EXERCISE INSTRUCTIONS: Output exactly the lines from the first one down to the line containing "return sum(g[k] *", inclusive.

******

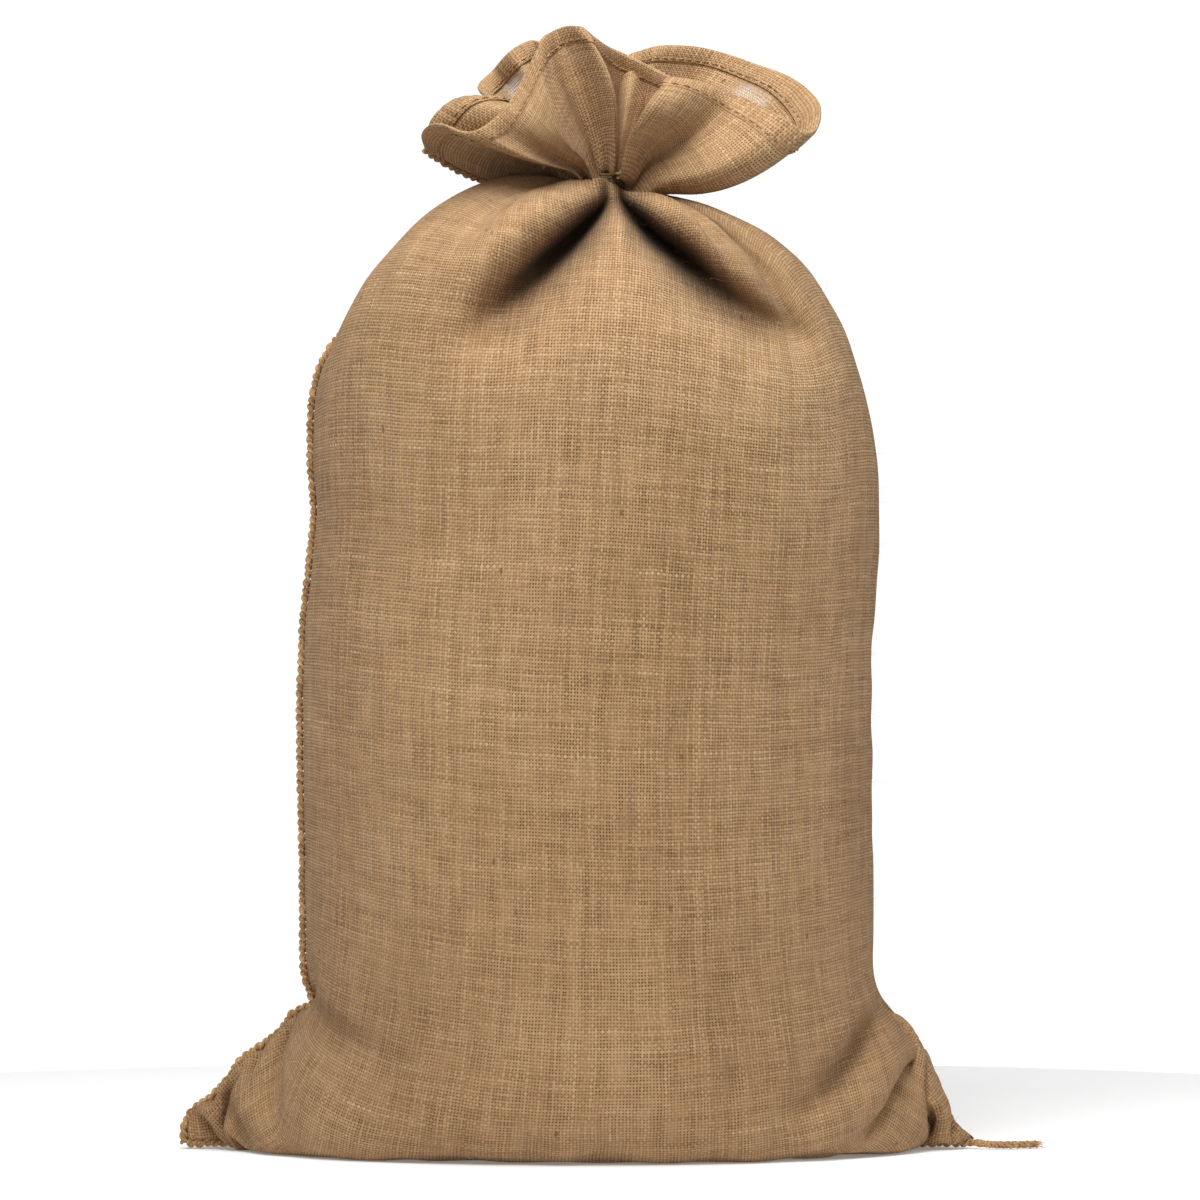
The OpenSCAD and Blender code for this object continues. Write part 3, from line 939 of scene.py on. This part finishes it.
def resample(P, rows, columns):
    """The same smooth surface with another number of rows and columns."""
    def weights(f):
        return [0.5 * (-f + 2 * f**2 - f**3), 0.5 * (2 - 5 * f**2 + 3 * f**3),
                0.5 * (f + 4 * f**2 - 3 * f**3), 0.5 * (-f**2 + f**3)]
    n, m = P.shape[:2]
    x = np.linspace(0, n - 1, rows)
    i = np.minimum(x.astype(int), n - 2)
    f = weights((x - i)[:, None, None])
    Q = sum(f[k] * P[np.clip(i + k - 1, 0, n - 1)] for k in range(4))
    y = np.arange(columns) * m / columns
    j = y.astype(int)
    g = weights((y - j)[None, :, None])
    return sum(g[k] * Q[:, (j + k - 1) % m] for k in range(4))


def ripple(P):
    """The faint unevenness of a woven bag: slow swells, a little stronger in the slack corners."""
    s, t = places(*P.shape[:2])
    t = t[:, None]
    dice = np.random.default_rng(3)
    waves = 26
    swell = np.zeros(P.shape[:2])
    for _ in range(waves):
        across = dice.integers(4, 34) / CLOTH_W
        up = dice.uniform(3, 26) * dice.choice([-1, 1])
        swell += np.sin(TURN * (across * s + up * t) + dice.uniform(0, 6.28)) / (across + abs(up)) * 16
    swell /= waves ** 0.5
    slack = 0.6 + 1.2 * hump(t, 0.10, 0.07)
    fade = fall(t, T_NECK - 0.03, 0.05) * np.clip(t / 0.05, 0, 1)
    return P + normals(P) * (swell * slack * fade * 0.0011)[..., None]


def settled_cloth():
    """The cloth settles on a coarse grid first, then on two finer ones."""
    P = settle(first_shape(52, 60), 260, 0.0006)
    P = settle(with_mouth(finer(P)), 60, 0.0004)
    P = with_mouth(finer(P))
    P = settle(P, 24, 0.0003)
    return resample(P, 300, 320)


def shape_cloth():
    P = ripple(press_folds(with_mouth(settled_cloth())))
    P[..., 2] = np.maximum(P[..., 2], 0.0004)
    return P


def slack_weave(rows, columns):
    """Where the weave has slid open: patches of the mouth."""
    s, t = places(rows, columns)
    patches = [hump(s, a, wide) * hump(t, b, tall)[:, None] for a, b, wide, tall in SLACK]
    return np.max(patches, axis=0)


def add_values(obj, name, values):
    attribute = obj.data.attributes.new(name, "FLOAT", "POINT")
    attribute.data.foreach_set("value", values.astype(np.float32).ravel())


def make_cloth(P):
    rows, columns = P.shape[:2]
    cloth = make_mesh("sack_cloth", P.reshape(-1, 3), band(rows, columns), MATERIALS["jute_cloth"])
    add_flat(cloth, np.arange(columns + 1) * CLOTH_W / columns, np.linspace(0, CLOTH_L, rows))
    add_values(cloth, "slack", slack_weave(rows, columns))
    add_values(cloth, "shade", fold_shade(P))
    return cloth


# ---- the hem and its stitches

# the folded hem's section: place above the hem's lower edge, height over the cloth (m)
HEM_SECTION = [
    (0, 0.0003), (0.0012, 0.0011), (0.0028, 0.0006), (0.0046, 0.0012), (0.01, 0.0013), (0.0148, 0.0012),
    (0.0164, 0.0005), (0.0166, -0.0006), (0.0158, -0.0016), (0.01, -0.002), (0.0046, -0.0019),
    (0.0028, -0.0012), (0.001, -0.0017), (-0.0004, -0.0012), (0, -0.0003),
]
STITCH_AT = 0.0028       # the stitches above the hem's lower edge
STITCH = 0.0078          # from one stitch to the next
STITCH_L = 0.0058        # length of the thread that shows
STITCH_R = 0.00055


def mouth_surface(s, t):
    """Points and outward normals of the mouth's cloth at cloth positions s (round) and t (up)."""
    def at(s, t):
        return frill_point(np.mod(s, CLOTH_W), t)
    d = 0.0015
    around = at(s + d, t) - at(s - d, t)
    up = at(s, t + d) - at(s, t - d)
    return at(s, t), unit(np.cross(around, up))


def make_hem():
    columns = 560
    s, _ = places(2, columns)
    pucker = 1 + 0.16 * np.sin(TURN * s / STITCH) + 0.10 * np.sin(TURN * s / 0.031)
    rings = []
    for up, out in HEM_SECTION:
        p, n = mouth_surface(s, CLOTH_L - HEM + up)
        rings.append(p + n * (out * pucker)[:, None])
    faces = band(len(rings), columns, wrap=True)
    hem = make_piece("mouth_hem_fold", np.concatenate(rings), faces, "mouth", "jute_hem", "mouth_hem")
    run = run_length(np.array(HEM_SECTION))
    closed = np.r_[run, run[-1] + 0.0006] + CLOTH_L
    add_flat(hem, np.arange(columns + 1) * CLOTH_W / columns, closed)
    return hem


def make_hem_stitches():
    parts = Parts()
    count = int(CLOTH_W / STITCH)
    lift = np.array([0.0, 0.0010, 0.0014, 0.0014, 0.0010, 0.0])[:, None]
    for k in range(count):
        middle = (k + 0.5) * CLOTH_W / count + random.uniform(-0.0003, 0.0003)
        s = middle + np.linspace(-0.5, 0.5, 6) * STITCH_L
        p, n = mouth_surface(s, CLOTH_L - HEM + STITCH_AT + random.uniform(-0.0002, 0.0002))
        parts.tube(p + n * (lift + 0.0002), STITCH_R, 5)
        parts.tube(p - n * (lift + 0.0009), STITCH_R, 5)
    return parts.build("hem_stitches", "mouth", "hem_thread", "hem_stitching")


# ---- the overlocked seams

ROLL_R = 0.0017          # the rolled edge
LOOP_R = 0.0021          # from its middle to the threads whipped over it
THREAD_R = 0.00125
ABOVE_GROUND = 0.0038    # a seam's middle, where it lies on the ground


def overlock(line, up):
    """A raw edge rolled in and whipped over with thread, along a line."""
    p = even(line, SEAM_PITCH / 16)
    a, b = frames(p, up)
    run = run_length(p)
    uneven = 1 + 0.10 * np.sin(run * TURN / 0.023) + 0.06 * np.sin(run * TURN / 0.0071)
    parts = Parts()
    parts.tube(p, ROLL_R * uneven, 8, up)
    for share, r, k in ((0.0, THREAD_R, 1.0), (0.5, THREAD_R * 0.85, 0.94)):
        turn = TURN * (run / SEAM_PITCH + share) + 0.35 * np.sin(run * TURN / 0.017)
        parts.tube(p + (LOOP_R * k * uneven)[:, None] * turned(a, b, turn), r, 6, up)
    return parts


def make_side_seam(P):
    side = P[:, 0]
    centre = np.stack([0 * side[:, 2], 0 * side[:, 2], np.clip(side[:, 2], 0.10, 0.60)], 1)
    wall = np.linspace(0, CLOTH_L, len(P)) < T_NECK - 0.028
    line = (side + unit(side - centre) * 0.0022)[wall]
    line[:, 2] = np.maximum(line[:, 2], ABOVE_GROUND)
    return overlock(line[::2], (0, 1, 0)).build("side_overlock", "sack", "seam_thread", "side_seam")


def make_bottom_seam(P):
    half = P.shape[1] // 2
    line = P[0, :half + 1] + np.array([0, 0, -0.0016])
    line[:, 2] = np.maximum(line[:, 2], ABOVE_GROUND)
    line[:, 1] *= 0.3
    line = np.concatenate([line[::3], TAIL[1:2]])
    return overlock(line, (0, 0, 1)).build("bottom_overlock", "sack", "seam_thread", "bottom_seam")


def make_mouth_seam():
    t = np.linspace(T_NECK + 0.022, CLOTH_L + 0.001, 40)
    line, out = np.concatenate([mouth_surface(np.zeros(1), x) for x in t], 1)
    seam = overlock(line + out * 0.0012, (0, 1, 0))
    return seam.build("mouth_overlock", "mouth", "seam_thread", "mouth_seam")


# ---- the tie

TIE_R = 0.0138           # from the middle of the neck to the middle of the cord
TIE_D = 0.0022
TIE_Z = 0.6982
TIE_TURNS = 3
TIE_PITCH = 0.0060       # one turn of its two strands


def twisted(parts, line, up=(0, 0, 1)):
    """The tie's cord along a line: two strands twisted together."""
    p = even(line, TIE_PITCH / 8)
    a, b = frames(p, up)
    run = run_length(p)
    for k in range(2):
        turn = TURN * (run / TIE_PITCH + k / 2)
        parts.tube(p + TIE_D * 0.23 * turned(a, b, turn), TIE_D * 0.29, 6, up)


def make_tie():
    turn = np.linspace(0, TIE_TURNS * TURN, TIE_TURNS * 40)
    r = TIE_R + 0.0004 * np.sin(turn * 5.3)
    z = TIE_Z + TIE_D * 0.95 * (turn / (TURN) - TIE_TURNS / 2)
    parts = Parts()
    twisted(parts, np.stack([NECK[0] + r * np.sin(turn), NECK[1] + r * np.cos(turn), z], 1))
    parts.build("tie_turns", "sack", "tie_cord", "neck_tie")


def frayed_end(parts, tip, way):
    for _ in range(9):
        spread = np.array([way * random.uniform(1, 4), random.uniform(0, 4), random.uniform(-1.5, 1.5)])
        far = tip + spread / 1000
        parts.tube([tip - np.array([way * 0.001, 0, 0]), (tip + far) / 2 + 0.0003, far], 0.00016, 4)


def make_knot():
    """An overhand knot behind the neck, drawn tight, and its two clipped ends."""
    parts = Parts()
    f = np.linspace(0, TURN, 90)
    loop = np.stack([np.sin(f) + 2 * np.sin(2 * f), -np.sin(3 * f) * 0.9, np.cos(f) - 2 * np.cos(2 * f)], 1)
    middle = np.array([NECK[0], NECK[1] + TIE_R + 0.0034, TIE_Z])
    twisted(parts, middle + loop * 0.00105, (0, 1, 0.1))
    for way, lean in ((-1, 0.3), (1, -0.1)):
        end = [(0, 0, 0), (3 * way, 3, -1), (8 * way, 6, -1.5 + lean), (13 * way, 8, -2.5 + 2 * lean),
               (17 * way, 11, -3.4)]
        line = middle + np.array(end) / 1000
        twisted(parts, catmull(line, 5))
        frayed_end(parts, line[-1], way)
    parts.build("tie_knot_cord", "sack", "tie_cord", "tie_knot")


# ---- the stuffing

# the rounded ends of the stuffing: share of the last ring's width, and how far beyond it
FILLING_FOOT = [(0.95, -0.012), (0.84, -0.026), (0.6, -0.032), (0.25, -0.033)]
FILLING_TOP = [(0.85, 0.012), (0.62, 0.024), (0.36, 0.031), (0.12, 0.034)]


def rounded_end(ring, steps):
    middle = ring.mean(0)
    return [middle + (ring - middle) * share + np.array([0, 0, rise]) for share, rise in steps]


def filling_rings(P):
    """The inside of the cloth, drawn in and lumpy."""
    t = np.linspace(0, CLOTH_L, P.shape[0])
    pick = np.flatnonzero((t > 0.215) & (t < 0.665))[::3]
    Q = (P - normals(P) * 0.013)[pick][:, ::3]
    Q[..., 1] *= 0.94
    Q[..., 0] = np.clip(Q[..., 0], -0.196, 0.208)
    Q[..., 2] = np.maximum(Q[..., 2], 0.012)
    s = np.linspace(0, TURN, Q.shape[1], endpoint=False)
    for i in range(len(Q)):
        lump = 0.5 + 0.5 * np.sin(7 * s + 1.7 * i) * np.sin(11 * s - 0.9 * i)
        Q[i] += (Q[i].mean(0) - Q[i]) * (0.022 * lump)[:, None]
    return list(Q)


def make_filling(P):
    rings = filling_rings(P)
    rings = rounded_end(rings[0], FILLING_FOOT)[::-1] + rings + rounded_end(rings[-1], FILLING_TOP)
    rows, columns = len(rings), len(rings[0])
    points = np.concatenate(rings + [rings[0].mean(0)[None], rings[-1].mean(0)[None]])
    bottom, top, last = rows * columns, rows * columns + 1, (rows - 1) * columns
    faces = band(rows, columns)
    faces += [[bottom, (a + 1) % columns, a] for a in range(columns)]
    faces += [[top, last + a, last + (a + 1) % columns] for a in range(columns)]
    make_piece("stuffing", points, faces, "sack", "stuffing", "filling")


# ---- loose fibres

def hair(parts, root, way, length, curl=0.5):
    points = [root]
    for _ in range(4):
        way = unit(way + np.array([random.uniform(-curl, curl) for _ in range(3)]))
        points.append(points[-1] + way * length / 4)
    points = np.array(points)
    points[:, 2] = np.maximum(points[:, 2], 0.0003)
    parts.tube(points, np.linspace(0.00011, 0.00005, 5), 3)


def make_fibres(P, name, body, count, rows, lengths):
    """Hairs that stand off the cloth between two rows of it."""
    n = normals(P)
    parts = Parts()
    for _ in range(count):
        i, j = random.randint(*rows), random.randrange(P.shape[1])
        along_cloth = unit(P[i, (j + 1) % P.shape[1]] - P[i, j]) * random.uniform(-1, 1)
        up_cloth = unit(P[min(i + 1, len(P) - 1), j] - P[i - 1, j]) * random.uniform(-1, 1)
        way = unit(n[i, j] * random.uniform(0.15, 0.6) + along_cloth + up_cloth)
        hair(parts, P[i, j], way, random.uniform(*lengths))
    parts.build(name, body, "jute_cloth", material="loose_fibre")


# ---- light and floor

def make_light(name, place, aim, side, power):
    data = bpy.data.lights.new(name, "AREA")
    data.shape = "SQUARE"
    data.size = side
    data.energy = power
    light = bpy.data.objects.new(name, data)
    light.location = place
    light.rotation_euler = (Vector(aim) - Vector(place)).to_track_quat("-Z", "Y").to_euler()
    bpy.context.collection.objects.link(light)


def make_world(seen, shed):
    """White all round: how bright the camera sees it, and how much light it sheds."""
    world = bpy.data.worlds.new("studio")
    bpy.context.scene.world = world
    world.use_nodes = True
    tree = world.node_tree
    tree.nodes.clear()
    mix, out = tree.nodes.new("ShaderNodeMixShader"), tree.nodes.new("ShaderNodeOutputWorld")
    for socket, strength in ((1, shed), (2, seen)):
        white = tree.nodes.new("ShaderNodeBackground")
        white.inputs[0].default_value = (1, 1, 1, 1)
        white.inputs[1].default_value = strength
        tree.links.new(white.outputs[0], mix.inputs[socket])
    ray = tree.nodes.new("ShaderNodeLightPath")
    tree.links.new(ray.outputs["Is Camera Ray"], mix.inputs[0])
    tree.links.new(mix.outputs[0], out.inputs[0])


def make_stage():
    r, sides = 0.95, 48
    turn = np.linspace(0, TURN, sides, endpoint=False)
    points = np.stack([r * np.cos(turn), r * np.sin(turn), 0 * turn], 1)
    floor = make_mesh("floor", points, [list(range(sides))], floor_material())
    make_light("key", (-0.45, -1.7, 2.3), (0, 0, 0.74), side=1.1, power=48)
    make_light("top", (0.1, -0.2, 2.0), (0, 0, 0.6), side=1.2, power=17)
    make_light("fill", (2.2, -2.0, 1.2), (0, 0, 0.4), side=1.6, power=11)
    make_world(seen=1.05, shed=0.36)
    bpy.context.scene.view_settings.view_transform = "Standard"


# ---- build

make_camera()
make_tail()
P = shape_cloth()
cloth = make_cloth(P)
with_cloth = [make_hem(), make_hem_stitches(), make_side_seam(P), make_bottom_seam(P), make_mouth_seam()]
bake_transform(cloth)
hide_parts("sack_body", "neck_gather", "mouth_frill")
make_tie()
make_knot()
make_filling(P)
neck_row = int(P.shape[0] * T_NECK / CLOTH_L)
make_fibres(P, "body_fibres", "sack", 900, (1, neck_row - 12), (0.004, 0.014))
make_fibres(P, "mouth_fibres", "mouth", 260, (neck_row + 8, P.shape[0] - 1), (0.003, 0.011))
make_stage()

******

PROBLEM SOLUTION:
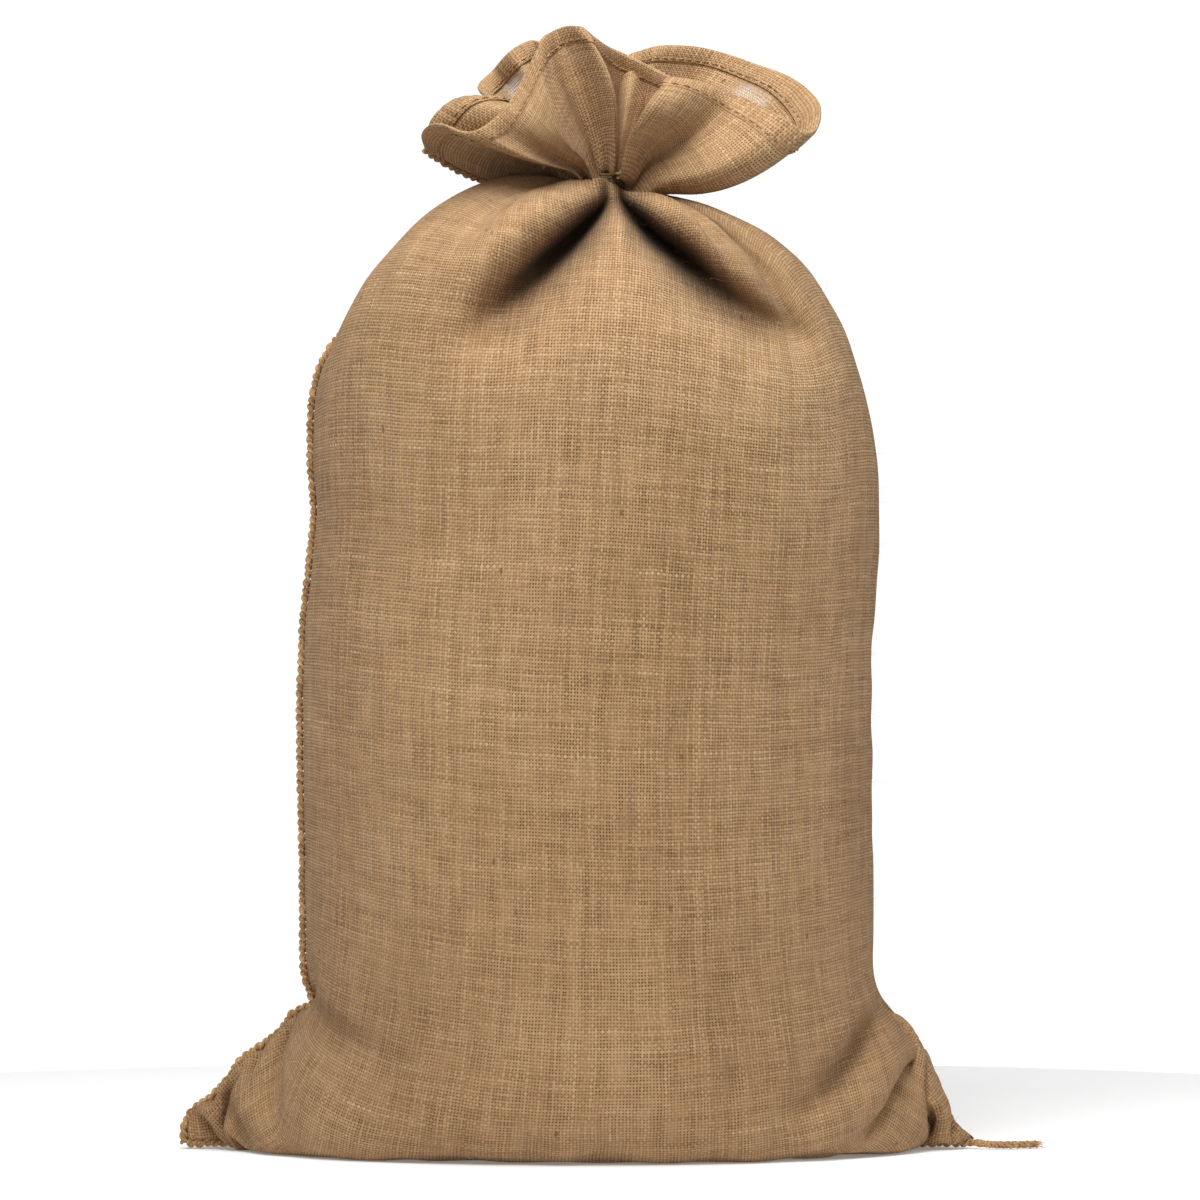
The OpenSCAD and Blender code for this object continues. Write part 3, from line 939 of scene.py on. This part finishes it.
def resample(P, rows, columns):
    """The same smooth surface with another number of rows and columns."""
    def weights(f):
        return [0.5 * (-f + 2 * f**2 - f**3), 0.5 * (2 - 5 * f**2 + 3 * f**3),
                0.5 * (f + 4 * f**2 - 3 * f**3), 0.5 * (-f**2 + f**3)]
    n, m = P.shape[:2]
    x = np.linspace(0, n - 1, rows)
    i = np.minimum(x.astype(int), n - 2)
    f = weights((x - i)[:, None, None])
    Q = sum(f[k] * P[np.clip(i + k - 1, 0, n - 1)] for k in range(4))
    y = np.arange(columns) * m / columns
    j = y.astype(int)
    g = weights((y - j)[None, :, None])
    return sum(g[k] * Q[:, (j + k - 1) % m] for k in range(4))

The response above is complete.